2. Schedule underwriting

If a transformer lead time is 24 to 48 months, it can dominate the schedule. The construction timeline becomes secondary to equipment availability.

A realistic schedule should show separate milestones for utility application, load study, facility study, service agreement, equipment order, factory acceptance testing, delivery, installation, energization and commissioning.

One blended energization date is not enough.

3. Capital planning

Early equipment deposits change cash timing. Developers may need to commit capital before full entitlement certainty or before a tenant lease is final. That creates a capital-at-risk question.

The underwriting issue is not just cost. It is whether the sponsor is willing to reserve manufacturing capacity before every other risk is cleared.

4. Tenant negotiations

Hyperscale and AI tenants care about power delivery dates. If transformer availability is uncertain, the lease structure needs to reflect that risk through milestone conditions, delay provisions or phased delivery assumptions.

Developers who can show equipment evidence have a stronger negotiation position. Developers relying on utility optimism do not.

5. Market strategy

Transformer scarcity changes which markets are bankable.

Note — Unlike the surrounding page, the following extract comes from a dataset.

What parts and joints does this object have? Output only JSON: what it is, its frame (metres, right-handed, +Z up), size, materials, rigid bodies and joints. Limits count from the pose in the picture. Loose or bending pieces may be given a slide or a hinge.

A secondary market with available utility equipment may beat a primary market with better fiber and higher demand but no credible energization path.

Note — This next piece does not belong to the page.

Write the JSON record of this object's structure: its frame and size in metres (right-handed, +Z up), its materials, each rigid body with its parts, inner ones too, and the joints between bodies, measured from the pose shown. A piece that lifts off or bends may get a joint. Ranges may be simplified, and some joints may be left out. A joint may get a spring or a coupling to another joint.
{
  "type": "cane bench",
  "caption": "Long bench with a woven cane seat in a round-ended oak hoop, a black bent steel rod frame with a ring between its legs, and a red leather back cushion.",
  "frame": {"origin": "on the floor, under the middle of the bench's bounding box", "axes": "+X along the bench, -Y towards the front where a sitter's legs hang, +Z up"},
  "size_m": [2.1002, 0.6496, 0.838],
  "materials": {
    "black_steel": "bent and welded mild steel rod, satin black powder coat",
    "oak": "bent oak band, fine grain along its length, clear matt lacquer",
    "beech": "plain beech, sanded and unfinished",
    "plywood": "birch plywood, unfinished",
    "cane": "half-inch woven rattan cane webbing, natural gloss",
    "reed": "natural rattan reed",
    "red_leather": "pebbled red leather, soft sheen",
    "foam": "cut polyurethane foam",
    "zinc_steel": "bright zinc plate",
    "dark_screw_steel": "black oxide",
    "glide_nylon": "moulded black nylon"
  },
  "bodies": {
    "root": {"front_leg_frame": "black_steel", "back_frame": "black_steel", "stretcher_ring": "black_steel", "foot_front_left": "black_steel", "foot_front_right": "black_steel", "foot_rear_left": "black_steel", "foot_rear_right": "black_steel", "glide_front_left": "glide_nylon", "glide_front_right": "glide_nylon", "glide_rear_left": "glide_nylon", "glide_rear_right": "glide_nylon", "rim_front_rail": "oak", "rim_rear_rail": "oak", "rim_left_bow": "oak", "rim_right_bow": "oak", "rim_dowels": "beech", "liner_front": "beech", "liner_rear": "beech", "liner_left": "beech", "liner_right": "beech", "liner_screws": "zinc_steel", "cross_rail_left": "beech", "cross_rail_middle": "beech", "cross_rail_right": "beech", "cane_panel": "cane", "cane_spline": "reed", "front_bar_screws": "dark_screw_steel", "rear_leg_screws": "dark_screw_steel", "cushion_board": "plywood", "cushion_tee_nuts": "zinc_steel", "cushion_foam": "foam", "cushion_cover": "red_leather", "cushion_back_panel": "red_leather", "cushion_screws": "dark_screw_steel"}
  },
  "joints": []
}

This is why power-led site selection is replacing land-led site selection in data center development.

How AI changes the procurement workflow

AI cannot manufacture transformers. It can make the procurement risk visible earlier.

A practical AI workflow tracks the issue across four layers.

Layer 1: Source evidence

The system ingests utility correspondence, interconnection filings, service studies, equipment quotes, procurement logs, RFIs, vendor emails and schedule updates. It extracts dates, equipment types, capacity figures, dependencies and responsibility owners.

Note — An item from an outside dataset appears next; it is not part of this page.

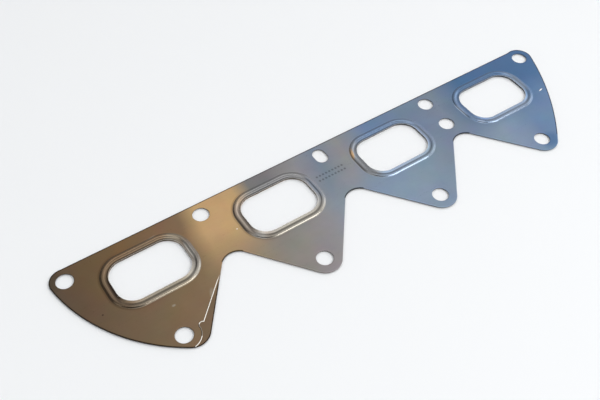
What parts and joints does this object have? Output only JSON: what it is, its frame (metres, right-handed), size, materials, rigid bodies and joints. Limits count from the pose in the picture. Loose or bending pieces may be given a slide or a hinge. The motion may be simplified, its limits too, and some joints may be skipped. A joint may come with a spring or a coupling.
{
  "type": "exhaust manifold gasket",
  "caption": "Flat exhaust manifold gasket of stacked stamped steel layers, with rounded ports in a row, a sealing bead round each, stud holes, and lobes along one edge.",
  "frame": {"origin": "middle of the port row, on the flat underside that meets the cylinder head", "axes": "+X along the port row towards the last port, +Y towards the straight edge, +Z from the cylinder head to the manifold"},
  "size_m": [0.3699, 0.0868, 0.0017],
  "materials": {
    "upper_steel": "cold-rolled stainless sheet with heat tints from bronze to blue",
    "lower_steel": "cold-rolled stainless sheet, darker"
  },
  "bodies": {
    "root": {"upper_layer": "upper_steel", "lower_layer": "lower_steel"}
  },
  "joints": []
}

Layer 2: Normalize lead-time assumptions

AI can compare vendor-stated lead times, utility assumptions and project schedules. If one document says switchgear delivery is 52 weeks and another says 78 weeks, the system should flag the conflict.

Schedule models fail when assumptions hide in PDFs.

Layer 3: Monitor external signals

The workflow can track public utility plans, state regulatory filings, manufacturer capacity announcements, import constraints and market reports. This does not replace vendor confirmation, but it gives teams an early-warning layer.

If a utility territory is adding multiple gigawatts of load requests, a single site schedule should not assume normal equipment availability.

Layer 4: Escalate decision points

AI should not only report status. It should trigger decisions: order now, reserve capacity, seek alternate vendors, split phases, redesign around available equipment or walk from the site.

That is the difference between reporting and execution.

What humans still need to own

Human judgment remains central.

Developers, utility leads and procurement teams still need to negotiate service agreements, approve deposits, validate engineering substitutions, manage vendor relationships and decide how much capital to risk before certainty improves.

AI helps by making those decisions cleaner. It shows the evidence, the contradictions and the downstream impact.

Where Build fits

Build supports data center teams by turning equipment procurement into a tracked development workflow rather than a hidden risk buried in meeting notes. The system reads utility and vendor material, maintains a live risk register, updates schedule assumptions and flags when procurement risk changes the investment case.

That matters because equipment delays are not isolated procurement misses. They can break tenant delivery, financing assumptions and exit timing.

The developer implication

In 2026, power availability is only half the question. Equipment availability is the other half.

A credible data center development plan now needs a transformer strategy before the site goes hard. If that sounds early, that is the point.